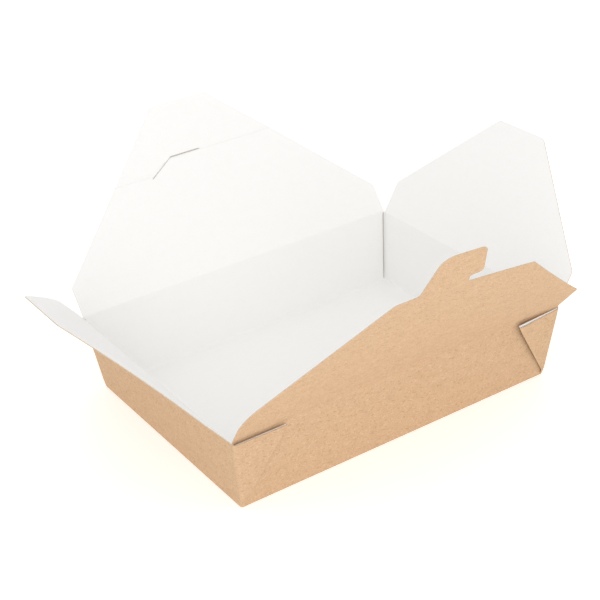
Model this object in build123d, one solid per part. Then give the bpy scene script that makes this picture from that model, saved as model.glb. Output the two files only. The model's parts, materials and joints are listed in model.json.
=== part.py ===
from build123d import *
from math import atan, cos, degrees, radians, sin, tan
import os

# Takeaway box, folded from one die-cut sheet of coated kraft board. The tray's walls flare, and its
# four corner webs are folded flat against the long walls. Four lid flaps hinge on the folds at the
# rim: a long flap with a locking tab at the front, a long flap with a slit at the back, and a plain
# flap at each end. Millimetres, +X to the right along the front, -Y to the front, +Z up, origin at
# the middle of the base's underside.

# ---- board ----
BOARD = 0.45                # thickness of the board
FOLD_INSIDE = 0.30          # inside radius of a right-angled fold
POCKET_GAP = 0.30           # air between the two layers of a folded corner web
FOLD_GAP = 0.20             # air between a hinge fold and the wall's edge below it

# ---- tray ----
BASE_LENGTH = 203.6         # over the end walls' outsides, at the base
BASE_WIDTH = 150.0          # over the long walls' outsides, at the base
RIM_LENGTH = 215.0          # over the end walls' outsides, at the rim
RIM_WIDTH = 162.0           # over the long walls' outsides, at the rim
RIM_HEIGHT = 45.5           # height of the long flaps' folds
END_STEP = 0.70             # how much lower the end flaps' folds are
WEB_DROP = 1.0              # how far the webs' top edges lie below the rim
WEB_START = 3.0             # height at which the two layers of a web part

# ---- long flaps ----
LONG_SIDE_GAP = 0.12        # air between a long flap's sides and the end flaps' folds
CORNER_ROUND = 2.5          # rounding of the flaps' outer corners
FRONT_REST = 56.5           # angle above horizontal at rest, leaning outwards
FRONT_REACH = 88.0          # fold to the edge that the tab stands on
FRONT_SIDE = 22.0           # straight side of the front flap, before its slanted edge
FRONT_TOP = 82.0            # length of the edge that the tab stands on
BACK_REST = 55.0
BACK_SIDE = 17.5            # straight side of the back flap, before its slanted edge
BACK_TOP = 38.0             # length of the back flap's top edge
BACK_BEYOND_SLIT = 32.5     # slit to top edge

# ---- locking tab, along the front fold and up from the edge it stands on ----
TAB_NECK_LEFT = -26.8
TAB_HEAD_LEFT = (-25.5, 31.3)
TAB_HEAD_RIGHT = (-1.5, 32.3)
TAB_HOOK = (7.5, 6.5)       # point of the hook, which catches beyond the slit's right end
TAB_NOTCH_TOP = -0.5        # right side of the neck, under the hook
TAB_NOTCH_FOOT = 2.0        # right side of the neck, at its root

# ---- slit that takes the tab's neck, and the creases beside it ----
LOCK_PLAY = 0.6             # how far the slit lies inside the notch with the lid closed
SLIT_PLAY_RIGHT = 0.7       # slit beyond the neck's right side
SLIT_PLAY_LEFT = 7.0        # slit beyond the neck's left side
SLIT_SLANT = (15.0, 9.0)    # the slit's left end slants down to the flap's fold
SLIT_WIDTH = 0.8
CREASE_RISE = 1.5           # left crease above the slit's left end
CREASE_DEPTH = 0.15
CREASE_WIDTH = 1.1

# ---- end flaps ----
END_SIDE_GAP = 0.35         # air between an end flap's sides and the long walls' insides
END_SIDE = 20.5             # straight side of an end flap, before its slanted edge
END_REACH = 81.5            # fold to top edge
END_TOP = 38.0              # length of the top edge
RIGHT_REST = 58.0
LEFT_REST = 47.8

# ---- worked out from the sizes above ----
LEAN_X = atan((RIM_LENGTH - BASE_LENGTH) / 2 / RIM_HEIGHT)    # end walls, from upright
LEAN_Y = atan((RIM_WIDTH - BASE_WIDTH) / 2 / RIM_HEIGHT)      # long walls, from upright
WEB_OUT = 2 * BOARD + POCKET_GAP                              # how far a web stands out
END_LEVEL = RIM_HEIGHT - END_STEP
LONG_FOLD_Y = BASE_WIDTH / 2 + RIM_HEIGHT * tan(LEAN_Y) - BOARD / 2 / cos(LEAN_Y)
END_FOLD_X = BASE_LENGTH / 2 + END_LEVEL * tan(LEAN_X) - BOARD / 2 / cos(LEAN_X)
LONG_HALF = END_FOLD_X - BOARD / 2 - LONG_SIDE_GAP            # half length of a long flap's fold
SLIT_UP = 2 * LONG_FOLD_Y - FRONT_REACH - LOCK_PLAY           # back fold to slit


def half_length(z, out=0.0):
    """Half length at a level, of the end walls' outsides moved out square to themselves."""
    return BASE_LENGTH / 2 + z * tan(LEAN_X) + out / cos(LEAN_X)


def half_width(z, out=0.0):
    """Half width at a level, of the long walls' outsides moved out square to themselves."""
    return BASE_WIDTH / 2 + z * tan(LEAN_Y) + out / cos(LEAN_Y)


def flared_block(z0, z1, out_x, out_y):
    """Solid with four sides parallel to the walls, out_x and out_y beyond their outsides."""
    rings = []
    for z in (z0, z1):
        x, y = half_length(z, out_x), half_width(z, out_y)
        rings.append([(-x, -y, z), (x, -y, z), (x, y, z), (-x, y, z)])
    low, high = rings
    sides = [[low[i], low[i - 3], high[i - 3], high[i]] for i in range(4)]
    return Solid(Shell([Face(Wire.make_polygon(points)) for points in [low, high, *sides]]))


def web_prism(inset):
    """Slabs across the box, as seen from the front: each holds the webs at one end.

    A web's edge is a diagonal fold, which starts at the base's corner and halves the web's angle.
    """
    slant_x, slant_y = RIM_HEIGHT / cos(LEAN_X), RIM_HEIGHT / cos(LEAN_Y)
    side_lean_x = atan((RIM_LENGTH - BASE_LENGTH) / 2 / slant_y)
    side_lean_y = atan((RIM_WIDTH - BASE_WIDTH) / 2 / slant_x)
    web_angle = radians(90) - side_lean_x - side_lean_y
    diagonal = web_angle / 2 - side_lean_x
    top = RIM_HEIGHT + 1
    foot_x = half_length(0) - inset / cos(diagonal)
    head_x = foot_x - top / cos(LEAN_Y) * tan(diagonal)
    beyond = RIM_LENGTH
    outline = [(foot_x, 0), (beyond, 0), (beyond, top), (head_x, top)]
    slab = extrude(Plane.XZ * make_face(Polyline(outline, close=True)), RIM_WIDTH, both=True)
    return slab + mirror(slab, Plane.YZ)


def upright_edges(block):
    """The four corner edges of a flared block."""
    return block.edges().filter_by(lambda edge: abs(edge.tangent_at(0.5).Z) > 0.5)


def build_tray():
    """Base, four flared walls, and the four webs folded back on the long walls' outsides."""
    top = RIM_HEIGHT + 1
    fold_top = BOARD / 2 + FOLD_GAP
    fold_outside = BOARD + FOLD_INSIDE
    block = flared_block(0, top, 0, 0)
    tray = fillet(block.faces().sort_by(Axis.Z)[0].edges() + upright_edges(block), fold_outside)
    webs = flared_block(fold_outside, RIM_HEIGHT - WEB_DROP, 0, WEB_OUT)
    tray += fillet(upright_edges(webs), fold_outside) & web_prism(0)

    tray -= flared_block(BOARD, top, -BOARD, -BOARD)
    pocket = flared_block(WEB_START, top, -BOARD, BOARD + POCKET_GAP)
    pocket -= flared_block(0, top + 1, BOARD, BOARD)
    tray -= pocket & web_prism(BOARD)
    slit = flared_block(WEB_START, top, -BOARD, BOARD + POCKET_GAP)
    slit -= flared_block(0, top + 1, -BOARD - POCKET_GAP, WEB_OUT * 2)
    tray -= slit
    above_long = flared_block(RIM_HEIGHT - fold_top, top + 1, WEB_OUT * 2, WEB_OUT * 2)
    above_ends = flared_block(END_LEVEL - fold_top, top + 1, WEB_OUT * 2, WEB_OUT * 2)
    above_ends -= flared_block(0, top + 2, -BOARD - POCKET_GAP, WEB_OUT * 3)
    return tray - above_long - above_ends


def flap_plane(out, reach, level, angle):
    """Plane of a flap: x along its fold, y up the flap, z out of the kraft side."""
    out = Vector(*out)
    normal = out * sin(radians(angle)) - Vector(0, 0, 1) * cos(radians(angle))
    origin = out * reach + Vector(0, 0, level)
    return Plane(origin=origin, x_dir=Vector(0, 0, 1).cross(out), z_dir=normal)


def card(outline, half_fold):
    """Board cut to an outline of (x, y, corner radius), with a round root along the fold."""
    points = [(x, y) for x, y, _ in outline]
    radii = [radius for _, _, radius in outline]
    sheet = make_face(FilletPolyline(*points, radius=radii, close=True))
    root = Plane.YZ * Circle(BOARD / 2)
    return extrude(sheet, BOARD / 2, both=True) + extrude(root, half_fold, both=True)


def crease(x0, x1, y):
    """Groove of a crease pressed into the coated side, along the flap."""
    section = [(y - CREASE_WIDTH / 2, 0), (y + CREASE_WIDTH / 2, 0), (y, CREASE_DEPTH)]
    groove = extrude(Plane.YZ * make_face(Polyline(section, close=True)), x1 - x0)
    return Pos(x0, 0, -BOARD / 2) * groove


def lid_outline(half, side, reach, top):
    """Corners of a flap with straight sides and slanted edges, from its right side to its left."""
    return [(half, 0, 0), (half, side, CORNER_ROUND), (top / 2, reach, CORNER_ROUND),
            (-top / 2, reach, CORNER_ROUND), (-half, side, CORNER_ROUND), (-half, 0, 0)]


def build_back_flap():
    """Long flap with a slit for the tab, and a crease each side of the slit."""
    flap = card(lid_outline(LONG_HALF, BACK_SIDE, SLIT_UP + BACK_BEYOND_SLIT, BACK_TOP), LONG_HALF)
    right = TAB_NOTCH_TOP + SLIT_PLAY_RIGHT
    left = TAB_NECK_LEFT - SLIT_PLAY_LEFT
    low = SLIT_UP - SLIT_SLANT[1]
    path = [(-right, SLIT_UP), (-left - SLIT_SLANT[0], SLIT_UP), (-left, low)]
    flap -= extrude(trace(Polyline(*path), SLIT_WIDTH), BOARD, both=True)
    flap -= crease(-LONG_HALF, -right - SLIT_WIDTH, SLIT_UP)
    flap -= crease(-left, LONG_HALF, low + CREASE_RISE)
    return flap_plane((0, 1, 0), LONG_FOLD_Y, RIM_HEIGHT, BACK_REST) * flap


def build_front_flap():
    """Long flap with a hooked tab standing on its top edge."""
    sides = lid_outline(LONG_HALF, FRONT_SIDE, FRONT_REACH, FRONT_TOP)
    tab = [(TAB_NOTCH_FOOT, 0, 1.5), (TAB_NOTCH_TOP, TAB_HOOK[1], 2.0), (*TAB_HOOK, 1.5),
           (*TAB_HEAD_RIGHT, 5.0), (*TAB_HEAD_LEFT, 7.0), (TAB_NECK_LEFT, 0, 2.0)]
    tab = [(x, FRONT_REACH + y, radius) for x, y, radius in tab]
    flap = card(sides[:3] + tab + sides[3:], LONG_HALF)
    return flap_plane((0, -1, 0), LONG_FOLD_Y, RIM_HEIGHT, FRONT_REST) * flap


def build_end_flap(side, angle):
    """Plain flap at one end, which tucks in under the long flaps."""
    half = half_width(END_LEVEL, -BOARD) - END_SIDE_GAP
    flap = card(lid_outline(half, END_SIDE, END_REACH, END_TOP), half)
    return flap_plane((side, 0, 0), END_FOLD_X, END_LEVEL, angle) * flap


PARTS = {
    "tray": build_tray(),
    "front_flap": build_front_flap(),
    "back_flap": build_back_flap(),
    "left_flap": build_end_flap(-1, LEFT_REST),
    "right_flap": build_end_flap(1, RIGHT_REST),
}

os.makedirs("parts", exist_ok=True)
for name, part in PARTS.items():
    part.label = name
    export_step(part, f"parts/{name}.step")
    box = part.bounding_box()
    print(f"{name}: {len(part.solids())} solid, valid {part.is_valid}, {part.volume:.1f} mm3,",
          f"{box.size.X:.2f} x {box.size.Y:.2f} x {box.size.Z:.2f}")
print(f"long folds: y {LONG_FOLD_Y:.4f}, z {RIM_HEIGHT:.4f}")
print(f"end folds: x {END_FOLD_X:.4f}, z {END_LEVEL:.4f}")
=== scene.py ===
import json
import math

import bpy
import numpy as np
from mathutils import Matrix, Vector


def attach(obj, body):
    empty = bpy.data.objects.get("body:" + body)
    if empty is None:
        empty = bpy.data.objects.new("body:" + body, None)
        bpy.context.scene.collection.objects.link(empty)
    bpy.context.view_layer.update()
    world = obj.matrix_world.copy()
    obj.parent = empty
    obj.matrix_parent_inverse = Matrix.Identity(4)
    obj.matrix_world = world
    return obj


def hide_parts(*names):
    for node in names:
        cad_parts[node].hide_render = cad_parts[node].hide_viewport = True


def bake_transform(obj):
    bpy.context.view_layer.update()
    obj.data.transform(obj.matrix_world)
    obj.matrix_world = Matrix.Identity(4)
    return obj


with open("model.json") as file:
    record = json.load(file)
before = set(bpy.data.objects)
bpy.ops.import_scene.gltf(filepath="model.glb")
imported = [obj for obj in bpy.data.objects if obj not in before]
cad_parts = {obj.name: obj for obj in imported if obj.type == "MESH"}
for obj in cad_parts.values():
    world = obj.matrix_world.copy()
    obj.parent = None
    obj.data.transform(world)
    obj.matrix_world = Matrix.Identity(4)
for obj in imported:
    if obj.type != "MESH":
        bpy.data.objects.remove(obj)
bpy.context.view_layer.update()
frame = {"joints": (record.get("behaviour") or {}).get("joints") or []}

# ---------------------------------------------------------------- camera, floor and light
# A white table top under a wide soft sky of light, with one large soft lamp from the front left,
# as in a packshot. The camera stands at the near left corner and looks down on the open box.
CAMERA_AZIMUTH = math.radians(-32.18)
CAMERA_ELEVATION = math.radians(28.90)
CAMERA_ROLL = math.radians(-3.83)
CAMERA_DISTANCE = 0.83896
CAMERA_TARGET = Vector((-0.00273, 0.01347, 0.04799))
CAMERA_LENS = 88.61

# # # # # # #

### EXERCISE DETAILS
Extract from the listing above the lines between the line containing "FRONT_REST) * flap" and the line containing "obj.data.transform(obj.matrix_world)", keeping both of those lines. Output nothing else.

### OUTPUT FOR THIS EXERCISE
    return flap_plane((0, -1, 0), LONG_FOLD_Y, RIM_HEIGHT, FRONT_REST) * flap


def build_end_flap(side, angle):
    """Plain flap at one end, which tucks in under the long flaps."""
    half = half_width(END_LEVEL, -BOARD) - END_SIDE_GAP
    flap = card(lid_outline(half, END_SIDE, END_REACH, END_TOP), half)
    return flap_plane((side, 0, 0), END_FOLD_X, END_LEVEL, angle) * flap


PARTS = {
    "tray": build_tray(),
    "front_flap": build_front_flap(),
    "back_flap": build_back_flap(),
    "left_flap": build_end_flap(-1, LEFT_REST),
    "right_flap": build_end_flap(1, RIGHT_REST),
}

os.makedirs("parts", exist_ok=True)
for name, part in PARTS.items():
    part.label = name
    export_step(part, f"parts/{name}.step")
    box = part.bounding_box()
    print(f"{name}: {len(part.solids())} solid, valid {part.is_valid}, {part.volume:.1f} mm3,",
          f"{box.size.X:.2f} x {box.size.Y:.2f} x {box.size.Z:.2f}")
print(f"long folds: y {LONG_FOLD_Y:.4f}, z {RIM_HEIGHT:.4f}")
print(f"end folds: x {END_FOLD_X:.4f}, z {END_LEVEL:.4f}")
=== scene.py ===
import json
import math

import bpy
import numpy as np
from mathutils import Matrix, Vector


def attach(obj, body):
    empty = bpy.data.objects.get("body:" + body)
    if empty is None:
        empty = bpy.data.objects.new("body:" + body, None)
        bpy.context.scene.collection.objects.link(empty)
    bpy.context.view_layer.update()
    world = obj.matrix_world.copy()
    obj.parent = empty
    obj.matrix_parent_inverse = Matrix.Identity(4)
    obj.matrix_world = world
    return obj


def hide_parts(*names):
    for node in names:
        cad_parts[node].hide_render = cad_parts[node].hide_viewport = True


def bake_transform(obj):
    bpy.context.view_layer.update()
    obj.data.transform(obj.matrix_world)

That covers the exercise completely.